One of our guiding philosophies has been to ensure full-time work and wages to our artisans. Paydays are always a good thing, but when they are inconsistent, they can limit a family’s ability to climb the economic ladder. The community impact of Sasa Designs’ work is felt far beyond our workshop and primary staff—the impact goes deep into the community, where we source thousands of dollars’ worth of brass, glass, horn, and bone each month from other independent artisans. We also keep corporate accounts with three of America’s top component suppliers in the jewelry arena—which demonstrates the value of artisan business models to the global economy.
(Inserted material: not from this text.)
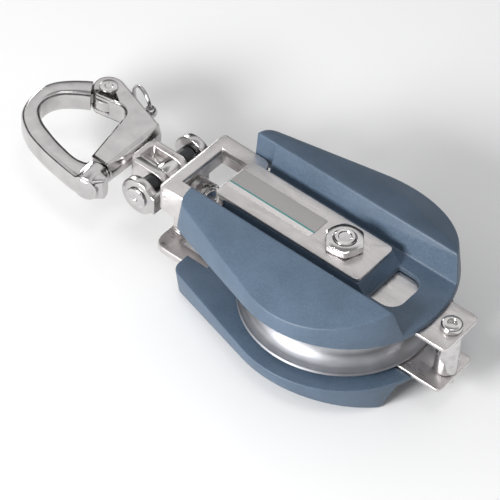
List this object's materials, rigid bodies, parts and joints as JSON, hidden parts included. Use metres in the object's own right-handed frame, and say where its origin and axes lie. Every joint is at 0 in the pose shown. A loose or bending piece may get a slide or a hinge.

Small- and mid-sized US businesses now sell Sasa Designs’ final products.
In 2015, Sasa Designs was honored to share our work at the State Department as the winner of the Alliance for Artisan Enterprise’s multimedia competition, “I Am Artisan.” Our video gave our deaf team in Kenya the opportunity to share their personal and professional lives. The recognition we received by the Alliance and from US Secretary of State John Kerry in 2015 at the launch of the Global Campaign for the Alliance for Artisan Enterprise affirmed the voices we are committed to bringing to the table as this initiative grows. While our deaf partners cannot “speak” in a way that many understand, their continued production, energy, and thriving confidence has created a platform for growth that is now having an impact on artisans and buyers across the globe.